> [Objective]:
Present the following data again exactly as it is shown.

■ ■ ■ ■

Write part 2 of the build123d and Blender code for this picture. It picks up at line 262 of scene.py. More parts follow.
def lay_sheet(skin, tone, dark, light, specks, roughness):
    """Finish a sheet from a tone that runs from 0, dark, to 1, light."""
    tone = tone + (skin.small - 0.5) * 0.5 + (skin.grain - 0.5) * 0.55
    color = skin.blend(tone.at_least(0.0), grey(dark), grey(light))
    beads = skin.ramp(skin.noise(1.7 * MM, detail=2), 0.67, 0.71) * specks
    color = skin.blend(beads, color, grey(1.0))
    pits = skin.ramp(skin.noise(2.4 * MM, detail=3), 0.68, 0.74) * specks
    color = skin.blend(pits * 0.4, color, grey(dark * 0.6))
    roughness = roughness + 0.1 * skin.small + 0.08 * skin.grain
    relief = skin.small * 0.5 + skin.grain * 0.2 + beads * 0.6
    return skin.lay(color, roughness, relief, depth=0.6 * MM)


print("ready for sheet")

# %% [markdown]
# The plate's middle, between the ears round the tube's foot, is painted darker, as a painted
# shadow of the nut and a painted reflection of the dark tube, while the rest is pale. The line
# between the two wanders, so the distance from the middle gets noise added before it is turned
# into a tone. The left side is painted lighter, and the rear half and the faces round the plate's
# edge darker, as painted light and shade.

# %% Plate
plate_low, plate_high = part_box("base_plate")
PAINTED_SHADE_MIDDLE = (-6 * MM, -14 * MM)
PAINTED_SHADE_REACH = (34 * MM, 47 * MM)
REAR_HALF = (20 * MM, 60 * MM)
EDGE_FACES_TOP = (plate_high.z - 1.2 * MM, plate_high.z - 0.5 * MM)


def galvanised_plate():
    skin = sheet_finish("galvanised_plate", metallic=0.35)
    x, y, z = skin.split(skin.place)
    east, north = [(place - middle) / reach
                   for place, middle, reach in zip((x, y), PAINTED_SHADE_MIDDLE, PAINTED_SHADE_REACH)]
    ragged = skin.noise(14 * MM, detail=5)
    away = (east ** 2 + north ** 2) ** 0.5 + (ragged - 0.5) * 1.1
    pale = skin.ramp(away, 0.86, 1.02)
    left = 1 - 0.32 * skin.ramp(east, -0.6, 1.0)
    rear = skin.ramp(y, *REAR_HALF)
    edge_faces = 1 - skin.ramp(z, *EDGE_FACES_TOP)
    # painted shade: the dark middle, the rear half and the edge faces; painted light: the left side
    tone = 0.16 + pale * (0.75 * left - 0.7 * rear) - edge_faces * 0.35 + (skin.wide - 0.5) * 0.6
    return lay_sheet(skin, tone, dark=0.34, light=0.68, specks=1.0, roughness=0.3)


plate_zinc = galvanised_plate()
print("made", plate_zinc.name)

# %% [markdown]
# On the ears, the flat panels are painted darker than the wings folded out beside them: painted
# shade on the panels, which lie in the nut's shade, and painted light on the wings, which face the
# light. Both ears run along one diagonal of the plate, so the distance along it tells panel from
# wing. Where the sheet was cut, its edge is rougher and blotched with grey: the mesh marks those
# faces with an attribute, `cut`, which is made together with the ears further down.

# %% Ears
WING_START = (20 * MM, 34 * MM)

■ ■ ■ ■

> [Written solution]:
Write part 2 of the build123d and Blender code for this picture. It picks up at line 262 of scene.py. More parts follow.
def lay_sheet(skin, tone, dark, light, specks, roughness):
    """Finish a sheet from a tone that runs from 0, dark, to 1, light."""
    tone = tone + (skin.small - 0.5) * 0.5 + (skin.grain - 0.5) * 0.55
    color = skin.blend(tone.at_least(0.0), grey(dark), grey(light))
    beads = skin.ramp(skin.noise(1.7 * MM, detail=2), 0.67, 0.71) * specks
    color = skin.blend(beads, color, grey(1.0))
    pits = skin.ramp(skin.noise(2.4 * MM, detail=3), 0.68, 0.74) * specks
    color = skin.blend(pits * 0.4, color, grey(dark * 0.6))
    roughness = roughness + 0.1 * skin.small + 0.08 * skin.grain
    relief = skin.small * 0.5 + skin.grain * 0.2 + beads * 0.6
    return skin.lay(color, roughness, relief, depth=0.6 * MM)


print("ready for sheet")

# %% [markdown]
# The plate's middle, between the ears round the tube's foot, is painted darker, as a painted
# shadow of the nut and a painted reflection of the dark tube, while the rest is pale. The line
# between the two wanders, so the distance from the middle gets noise added before it is turned
# into a tone. The left side is painted lighter, and the rear half and the faces round the plate's
# edge darker, as painted light and shade.

# %% Plate
plate_low, plate_high = part_box("base_plate")
PAINTED_SHADE_MIDDLE = (-6 * MM, -14 * MM)
PAINTED_SHADE_REACH = (34 * MM, 47 * MM)
REAR_HALF = (20 * MM, 60 * MM)
EDGE_FACES_TOP = (plate_high.z - 1.2 * MM, plate_high.z - 0.5 * MM)


def galvanised_plate():
    skin = sheet_finish("galvanised_plate", metallic=0.35)
    x, y, z = skin.split(skin.place)
    east, north = [(place - middle) / reach
                   for place, middle, reach in zip((x, y), PAINTED_SHADE_MIDDLE, PAINTED_SHADE_REACH)]
    ragged = skin.noise(14 * MM, detail=5)
    away = (east ** 2 + north ** 2) ** 0.5 + (ragged - 0.5) * 1.1
    pale = skin.ramp(away, 0.86, 1.02)
    left = 1 - 0.32 * skin.ramp(east, -0.6, 1.0)
    rear = skin.ramp(y, *REAR_HALF)
    edge_faces = 1 - skin.ramp(z, *EDGE_FACES_TOP)
    # painted shade: the dark middle, the rear half and the edge faces; painted light: the left side
    tone = 0.16 + pale * (0.75 * left - 0.7 * rear) - edge_faces * 0.35 + (skin.wide - 0.5) * 0.6
    return lay_sheet(skin, tone, dark=0.34, light=0.68, specks=1.0, roughness=0.3)


plate_zinc = galvanised_plate()
print("made", plate_zinc.name)

# %% [markdown]
# On the ears, the flat panels are painted darker than the wings folded out beside them: painted
# shade on the panels, which lie in the nut's shade, and painted light on the wings, which face the
# light. Both ears run along one diagonal of the plate, so the distance along it tells panel from
# wing. Where the sheet was cut, its edge is rougher and blotched with grey: the mesh marks those
# faces with an attribute, `cut`, which is made together with the ears further down.

# %% Ears
WING_START = (20 * MM, 34 * MM)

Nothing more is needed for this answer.